Is IR reform part of a new way forward for manufacturing






Comment by Peter Roberts

When I was a young journalist the very first speech I gave was to an industrial relations conference on the Gold Coast.

As I began speaking it was instantly obvious that this 20 something knew less about industrial relations than pretty much everyone in the room.

Lesson learned, stick to what you know.

But over 40 plus years observing industry I have learned one thing – the most innovative, productive and go-ahead companies are not those that have beaten down their workers pay and conditions.

It is those who pay fair wages, upskill staff, bring them into the decision-making process appropriate to their role, motivate them to perform and generally accord the recognition and dignity that we all need.

Fast forward to 2020 and the IR landscape is nothing like it was in the 1970s.

Trade unions have been emasculated by successive waves of IR reform.

In the December quarter there were a tiny 38 industrial disputes across Australia involving 8,800 employees, and in 2019 there were 147 disputes, a fall of 16 on the year before.

There were just over 1.5 million union members in 2016, compared with just over 2.5 million in 1976, a fall of 38 per cent.

Trade union militancy is simply not an issue in Australia.

In fact, if anything, we do not have enough protection for workers in Australia.

Around 2.5 million people are employed on a casual basis, and the gig economy, which is essentially piece work disguised as sub-contracting, brings a lack of wage security, lack of ability to bargain for a wage rise, and an inability to access fair conditions such as leave.

There are reasons it is essential that workers, and their representatives whether it be unions or some re-imagined grouping, were given some power.

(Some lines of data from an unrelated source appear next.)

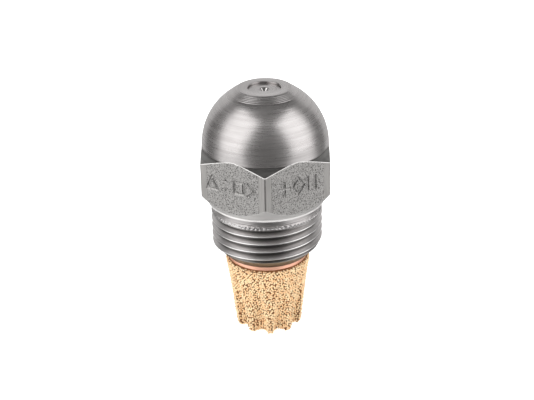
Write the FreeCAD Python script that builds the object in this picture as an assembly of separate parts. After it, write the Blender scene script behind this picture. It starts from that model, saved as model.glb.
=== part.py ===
import FreeCAD, Part
import math
import os

from FreeCAD import Vector

# Oil burner nozzle, millimetres. The origin is the centre of the filter's lower end, with +Z up through
# the filter, the thread, the hexagon and the domed nose. A corner of the hexagon points to -Y, and two of
# its flats face -X and +X.

inch = 25.4
overlap = 0.2  # how far a cutting tool reaches past the surface that it opens
running_gap = 0.03  # play around a piece that slides or turns in its bore
thread_gap = 0.08  # play between a screw's crests and the bore that holds it

# Heights of the outside, from the filter's lower end
filter_top = 10.1
ring_thickness = 0.65
body_bottom = filter_top + ring_thickness
thread_bottom = 12.55
neck_bottom = 17.05
collar_bottom = 18.15
collar_top = 18.4
hex_bottom = 20.45
dome_base = 25.55
dome_centre = 25.6
nose_top = 32.95

# Radii of the outside
rear_end_r = 5.4
adapter_thread_r = 7.10
neck_r = 6.75
collar_r = 7.45
hex_across_flats = 5 / 8 * inch
corner_r = 9.12
dome_r = 7.945
nose_flat_r = 3.3
nose_band_r = 4.4
corner_chamfer_deg = 33.0

# Threads
adapter_pitch = inch / 24
inner_pitch = 0.75
thread_half_angle_deg = 30.0
thread_depth_per_pitch = 0.613
root_flat_per_pitch = 1 / 8
mouth_clearance_per_pitch = 0.04  # a groove's V goes on past the crest by this much
crest_front_height = 16.0  # a crest of the adapter thread crosses the -Y side at this height

# Inside of the body
rear_bore_r = 4.03
rear_bore_top = 15.6
main_bore_r = 3.5
bore_lead = 0.35
disc_shoulder = 31.2
nose_hole_r = 2.05
recess_depth = 0.28

# Orifice disc
disc_bottom = 28.2
disc_seat_r = 3.05
swirl_chamber_r = 0.65
swirl_chamber_depth = 0.45
orifice_r = 0.125
countersink_r = 0.665

# Distributor
distributor_bottom = 23.6
barrel_top = 27.5
barrel_across_flats = 5.9
groove_r = 2.45
cone_tip_r = 0.55
cone_play = 0.06
slot_count = 6
slot_length = 4.0
slot_width = 0.4
slot_depth = 0.3
slot_offset = 0.75

# Lock screw
screw_bottom = 17.6
screw_neck_bottom = 21.9
screw_neck_r = 2.3
screw_bore_r = 1.2
cross_hole_r = 0.5
cross_hole_height = 22.65
cross_hole_count = 4
driver_slot_width = 1.0
driver_slot_depth = 1.3

# Filter, its bush and the sealing ring
filter_outline = [(4.4, 0.5), (4.68, 2.7), (4.99, 5.8), (5.24, 7.9), (5.54, 9.75)]
filter_bottom_r = 4.0
filter_shoulder_r = 5.3
flute_count = 10
flute_r = 0.8
flute_depth = 1.2
flute_top = 8.4
flute_overrun = 2.5
flute_turn_deg = 3.0
cavity_bottom = 1.6
cavity_bottom_r = 1.75
cavity_top_r = 2.55
spigot_r = 3.1
spigot_length = 3.1
spigot_play = 0.02
bush_top = 14.4
bush_bore_r = 1.6
ring_outer_r = 5.15
ring_inner_r = 4.1

origin = Vector(0, 0, 0)
up = Vector(0, 0, 1)


def revolve(wire):
    """Solid of revolution about Z of a closed wire in the XZ plane."""
    return Part.Face(wire).revolve(origin, up, 360)


def turned(outline):
    """Solid of revolution of a straight-sided outline of (radius, height) points."""
    points = [Vector(r, 0, z) for r, z in outline]
    return revolve(Part.makePolygon(points + points[:1]))


def rod(radius, bottom, top):
    return Part.makeCylinder(radius, top - bottom, Vector(0, 0, bottom))


def tube(outer_r, inner_r, bottom, top):
    return rod(outer_r, bottom, top).cut(rod(inner_r, bottom - overlap, top + overlap))


def hex_prism(across_flats, bottom, top):
    """Hexagonal prism with corners on the Y axis and flats across X."""
    outer = across_flats / math.sqrt(3)
    angles = [math.radians(30 + 60 * i) for i in range(6)]
    corners = [Vector(outer * math.cos(a), outer * math.sin(a), bottom) for a in angles]
    face = Part.Face(Part.makePolygon(corners + corners[:1]))
    return face.extrude(Vector(0, 0, top - bottom))


def around(tool, count, turn_deg=0.0):
    """Copies of a tool evenly spaced about Z."""
    copies = []
    for i in range(count):
        copy = tool.copy()
        copy.rotate(origin, up, turn_deg + 360 * i / count)
        copies.append(copy)
    return copies


def thread_groove(crest_r, pitch, bottom, top, front_crest=None):
    """Right-hand V groove that leaves a thread when it is cut from a rod of the crest radius.

    It starts on the +X side at the bottom height, or lower by the part of a turn that brings a crest to the
    -Y side at the height front_crest.
    """
    start = bottom
    if front_crest is not None:
        half_turn_up = front_crest + pitch / 2
        groove_at_x = half_turn_up + pitch / 4
        start = groove_at_x - math.ceil((groove_at_x - bottom) / pitch) * pitch
    depth = thread_depth_per_pitch * pitch
    clear = mouth_clearance_per_pitch * pitch
    half_root = root_flat_per_pitch * pitch / 2
    half_mouth = half_root + (depth + clear) * math.tan(math.radians(thread_half_angle_deg))
    mouth_r = crest_r + clear
    outline = [
        (crest_r - depth, -half_root),
        (mouth_r, -half_mouth),
        (mouth_r + overlap, -half_mouth),
        (mouth_r + overlap, half_mouth),
        (mouth_r, half_mouth),
        (crest_r - depth, half_root),
    ]
    points = [Vector(r, 0, start + z) for r, z in outline]
    helix = Part.makeLongHelix(pitch, top - start, crest_r)
    helix.translate(Vector(0, 0, start))
    profile = Part.makePolygon(points + points[:1])
    groove = Part.Wire(helix.Edges).makePipeShell([profile], True, True)
    if groove.Volume < 0:
        groove.reverse()
    return groove


def body_blank():
    """Outside of the body as it is turned, before the hexagon is milled."""
    dome_base_r = math.sqrt(dome_r**2 - (dome_base - dome_centre)**2)
    corner_top = dome_base - (corner_r - dome_base_r) * math.tan(math.radians(corner_chamfer_deg))
    band_height = dome_centre + math.sqrt(dome_r**2 - nose_band_r**2)
    middle = math.atan2(band_height - dome_centre, nose_band_r) / 2
    dome_middle = Vector(dome_r * math.cos(middle), 0, dome_centre + dome_r * math.sin(middle))
    outline = [
        (0, nose_top),
        (0, body_bottom),
        (rear_end_r, body_bottom),
        (adapter_thread_r, thread_bottom),
        (adapter_thread_r, neck_bottom),
        (neck_r, neck_bottom + adapter_thread_r - neck_r),
        (neck_r, collar_bottom),
        (collar_r, collar_bottom),
        (collar_r, collar_top),
        (corner_r, hex_bottom),
        (corner_r, corner_top),
        (dome_base_r, dome_base),
    ]
    side = Part.makePolygon([Vector(r, 0, z) for r, z in outline])
    band = Vector(nose_band_r, 0, band_height)
    flat = Vector(nose_flat_r, 0, nose_top)
    dome = Part.Arc(side.Vertexes[-1].Point, dome_middle, band).toShape()
    nose = Part.makePolygon([band, flat, Vector(0, 0, nose_top)])
    return revolve(Part.Wire(side.Edges + [dome] + nose.Edges))


def body_bore():
    """Stepped bore of the body, as a solid to cut away."""
    return turned([
        (0, body_bottom - overlap),
        (rear_bore_r + bore_lead + overlap, body_bottom - overlap),
        (rear_bore_r, body_bottom + bore_lead),
        (rear_bore_r, rear_bore_top),
        (main_bore_r, rear_bore_top + bore_lead),
        (main_bore_r, disc_shoulder),
        (nose_hole_r, disc_shoulder),
        (nose_hole_r, nose_top + overlap),
        (0, nose_top + overlap),
    ])


def nozzle_body():
    """Casing: domed nose, hexagon, collar, neck, adapter thread and bevelled rear end, in one piece."""
    body = body_blank().common(hex_prism(hex_across_flats, 0, nose_top + overlap))
    body = body.cut(body_bore())
    groove_bottom = body_bottom - adapter_pitch
    return body.cut(
        thread_groove(adapter_thread_r, adapter_pitch, groove_bottom, neck_bottom, crest_front_height)
    )


def orifice_disc():
    """Insert with a conical seat behind, the spray hole, and a countersink in its front face."""
    front = nose_top - recess_depth
    seat_top = disc_bottom + disc_seat_r - swirl_chamber_r
    chamber_top = seat_top + swirl_chamber_depth
    blank = turned([
        (0, disc_bottom),
        (main_bore_r - running_gap, disc_bottom),
        (main_bore_r - running_gap, disc_shoulder),
        (nose_hole_r - running_gap, disc_shoulder),
        (nose_hole_r - running_gap, front),
        (0, front),
    ])
    passage = turned([
        (0, disc_bottom - overlap),
        (disc_seat_r + overlap, disc_bottom - overlap),
        (swirl_chamber_r, seat_top),
        (swirl_chamber_r, chamber_top),
        (orifice_r, chamber_top + swirl_chamber_r - orifice_r),
        (orifice_r, front - countersink_r + orifice_r),
        (countersink_r + overlap, front + overlap),
        (0, front + overlap),
    ])
    return blank.cut(passage)


def distributor():
    """Swirl plug: hexagonal barrel, relief groove, and a 45 degree cone with tangential slots."""
    cone_base_r = disc_seat_r - running_gap
    cone_top = disc_bottom + cone_base_r - cone_tip_r - cone_play
    barrel = turned([
        (0, distributor_bottom),
        (main_bore_r - thread_gap, distributor_bottom),
        (main_bore_r - thread_gap, barrel_top),
        (0, barrel_top),
    ])
    flats = hex_prism(barrel_across_flats, distributor_bottom - overlap, barrel_top + overlap)
    tip = turned([
        (0, barrel_top),
        (groove_r, barrel_top),
        (groove_r, disc_bottom - cone_play - cone_base_r + groove_r),
        (cone_base_r - cone_play, disc_bottom - cone_play),
        (cone_tip_r, cone_top),
        (0, cone_top),
    ])
    slot = Part.makeBox(
        slot_length,
        slot_width,
        slot_depth + overlap,
        Vector(-slot_length / 2, -slot_width / 2, -slot_depth),
    )
    slot.rotate(origin, Vector(0, 1, 0), 45)
    middle_r = (cone_base_r + cone_tip_r) / 2
    slot.translate(Vector(middle_r, slot_offset, disc_bottom + cone_base_r - middle_r))
    return barrel.common(flats).fuse(tip).removeSplitter().cut(around(slot, slot_count))


def lock_screw():
    """Threaded plug with a driver slot, an axial hole, and cross holes to the space around the distributor."""
    crest_r = main_bore_r - thread_gap
    screw = turned([
        (0, screw_bottom),
        (crest_r, screw_bottom),
        (crest_r, screw_neck_bottom),
        (screw_neck_r, screw_neck_bottom),
        (screw_neck_r, distributor_bottom),
        (0, distributor_bottom),
    ])
    axial = rod(screw_bore_r, screw_bottom - overlap, cross_hole_height + cross_hole_r)
    slot = Part.makeBox(
        2 * main_bore_r,
        driver_slot_width,
        driver_slot_depth + overlap,
        Vector(-main_bore_r, -driver_slot_width / 2, screw_bottom - overlap),
    )
    cross = Part.makeCylinder(cross_hole_r, main_bore_r, Vector(0, 0, cross_hole_height), Vector(1, 0, 0))
    groove_top = screw_neck_bottom + inner_pitch
    groove = thread_groove(crest_r, inner_pitch, screw_bottom - inner_pitch, groove_top)
    return screw.cut([groove, axial, slot] + around(cross, cross_hole_count, 45))


def filter_bush():
    """Threaded bush: the thread holds it in the body, the spigot is pressed into the filter's mouth."""
    crest_r = rear_bore_r - thread_gap
    bush = turned([
        (0, filter_top - spigot_length),
        (spigot_r, filter_top - spigot_length),
        (spigot_r, filter_top),
        (crest_r, filter_top),
        (crest_r, bush_top),
        (0, bush_top),
    ])
    bore = rod(bush_bore_r, filter_top - spigot_length - overlap, bush_top + overlap)
    slot = Part.makeBox(
        2 * rear_bore_r,
        driver_slot_width,
        driver_slot_width + overlap,
        Vector(-rear_bore_r, -driver_slot_width / 2, bush_top - driver_slot_width),
    )
    groove = thread_groove(crest_r, inner_pitch, body_bottom + inner_pitch / 2, bush_top + inner_pitch)
    return bush.cut([groove, bore, slot])


def seal_ring():
    return tube(ring_outer_r, ring_inner_r, filter_top, body_bottom)


def sinter_filter():
    """Tapered porous cup with flutes that run out half way up."""
    bottom = [(0, 0), (filter_bottom_r, 0)]
    top = [(filter_shoulder_r, filter_top), (0, filter_top)]
    cup = turned(bottom + filter_outline + top)
    mouth_r = spigot_r + spigot_play
    mouth_bottom = filter_top - spigot_length - spigot_play
    cavity = turned([
        (0, cavity_bottom),
        (cavity_bottom_r, cavity_bottom),
        (cavity_top_r, mouth_bottom),
        (mouth_r, mouth_bottom),
        (mouth_r, filter_top + overlap),
        (0, filter_top + overlap),
    ])
    low = Vector(0, filter_outline[0][0] - flute_depth + flute_r, 0)
    high = Vector(0, filter_outline[-2][0] + flute_r, flute_top)
    length = (high - low).Length
    along = (high - low) / length
    flute = Part.makeCylinder(flute_r, length + 2 * flute_overrun, low - along * flute_overrun, along)
    lobe_to_front = 180 + 180 / flute_count
    return cup.cut([cavity] + around(flute, flute_count, lobe_to_front + flute_turn_deg))


pieces = {
    "nozzle_body": nozzle_body,
    "orifice_disc": orifice_disc,
    "distributor": distributor,
    "lock_screw": lock_screw,
    "filter_bush": filter_bush,
    "seal_ring": seal_ring,
    "sinter_filter": sinter_filter,
}

os.makedirs("parts", exist_ok=True)
for name, make in pieces.items():
    shape = make()
    shape.exportStep(f"parts/{name}.step")
    print(name, len(shape.Solids), "solid, valid", shape.isValid(), "volume", round(shape.Volume, 2))
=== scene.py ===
import math

import bpy
import numpy as np
from mathutils import Matrix, Vector
from mathutils.kdtree import KDTree


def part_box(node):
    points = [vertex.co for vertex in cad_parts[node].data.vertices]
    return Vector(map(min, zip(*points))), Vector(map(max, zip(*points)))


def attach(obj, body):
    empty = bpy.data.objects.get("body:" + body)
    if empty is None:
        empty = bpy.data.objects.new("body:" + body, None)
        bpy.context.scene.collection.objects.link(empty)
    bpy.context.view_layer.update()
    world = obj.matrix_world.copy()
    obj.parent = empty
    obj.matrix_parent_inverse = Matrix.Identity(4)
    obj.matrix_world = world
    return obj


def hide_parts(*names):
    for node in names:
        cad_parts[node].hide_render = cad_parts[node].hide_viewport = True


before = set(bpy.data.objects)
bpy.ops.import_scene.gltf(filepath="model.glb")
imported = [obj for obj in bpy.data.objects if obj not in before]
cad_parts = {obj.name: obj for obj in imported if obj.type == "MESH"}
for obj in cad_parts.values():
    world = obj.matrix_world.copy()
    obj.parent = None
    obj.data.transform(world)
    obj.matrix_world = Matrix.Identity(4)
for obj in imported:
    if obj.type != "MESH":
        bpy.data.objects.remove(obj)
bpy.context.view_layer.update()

mm = 0.001
turn = 2 * math.pi

# ---- places taken from the frame, in millimetres


def boxOf(node):
    low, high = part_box(node)
    return np.array(low) / mm, np.array(high) / mm


bodyLow, bodyHigh = boxOf("nozzle_body")
discLow, discHigh = boxOf("orifice_disc")
ringLow, ringHigh = boxOf("seal_ring")
filterLow, filterHigh = boxOf("sinter_filter")
bushLow = boxOf("filter_bush")[0]

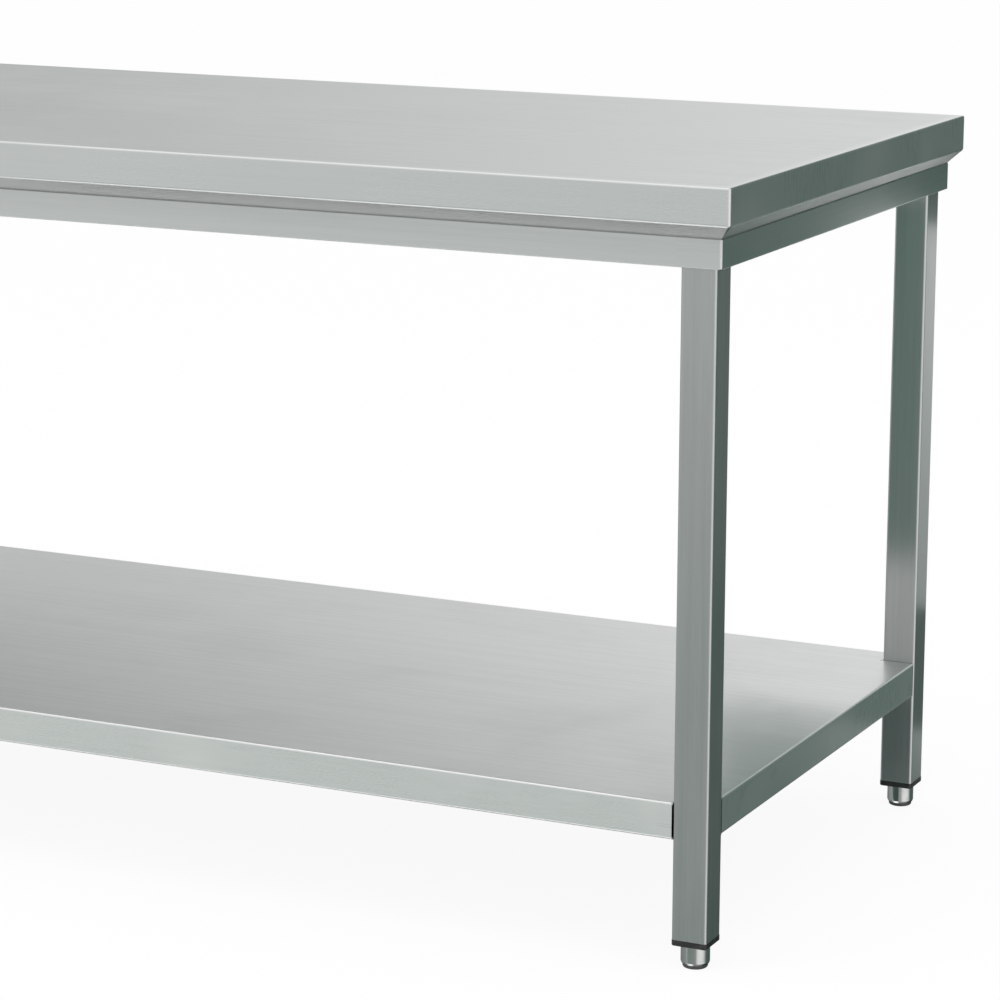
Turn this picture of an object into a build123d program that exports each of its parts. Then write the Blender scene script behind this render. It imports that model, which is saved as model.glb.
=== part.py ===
"""Stainless steel work table with a solid undershelf on four square legs.

Knock-down construction: a folded worktop with a board glued inside it, four rails round its
underside, a pocket in each corner that takes the leg, a folded shelf notched round the legs,
and a screw-adjusted foot in each leg. Millimetres, +Z up, +X along the length, front at -Y,
origin on the floor under the middle of the worktop.
"""

import os

from build123d import *

# Overall sizes
length = 1500.0
depth = 700.0
height = 800.0

# Worktop sheet: drop edge, 45 degree return below it, upright lip behind the rails
top_sheet = 1.2
edge_drop = 38.0
return_size = 13.0
lip_height = 10.0
bend_radius = 2.5  # outer radius of every fold in the top and the shelf

# Rails under the worktop
rail_sheet = 1.5
rail_fold_radius = 1.2
rail_height = 31.0  # from the foot of the return down to the rail's lower face
rail_flange = 20.0
rail_hem = 8.0
rail_top_gap = 0.2

# Board glued under the worktop sheet
board_thickness = 18.0
board_clearance = 1.3  # between the board and the lip it passes on the way in

# Legs, square tube
leg_size = 38.0
leg_wall = 1.2
leg_corner_radius = 3.0
leg_lip_gap = 5.3  # between the leg and the lip in front of it
leg_gap = 0.3  # between the leg and its pocket

# Leg pockets in the corners of the rail frame
socket_sheet = 2.0
socket_plate = 2.5
socket_wing = 24.0  # how far each welded wing runs on past the pocket
socket_plate_reach = 32.0  # how far the top plate runs on past the pocket
socket_bottom_clearance = 6.5  # above the rails' lower flange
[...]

The more extreme reform proposals I have heard of late would bring us closer to the 19th century industrial laws of the jungle, to master and servant and to naked capitalism where children slaved at looms.

What is an issue today is the complex legacy agreements that we have that apply to some, and not to others, that leave some powerless, and some powerful, that are complex and difficult for all to understand and support, and in some cases simply perverse.

So we do need IR reform as part of re-imagining our economy post-Covid, but there are two, perhaps more, paths on offer.

Do we clamp down even further unionisation and beat them into submission, or we develop more co-operative models of IR relations that are a win-win.

The former is the easier and perhaps more likely path, the latter requires hard work and leadership.

The Prices and Incomes Accord of 1983 involved a series of agreements between the Hawke Labor government and the ACTU where unions would moderate their wage demands and the government worked to contain inflation, then running at 18 per cent. Industry promised to do its part and invest in expansion.

There was the introduction of the concept of basic wage rises for all, with special rises only available for efficiency offsets.

The system worked, inflation was broken and we entered into the longest phase of growth and prosperity in our history.

What will we choose this time?

I am hoping for leadership, hard work by politicians, and real reform rather than union busting.

How many times have we heard the phrase ‘we are all in this together’?

Right now, close to the anniversary of Bob Hawke’s passing, we are about to find out whether we really are.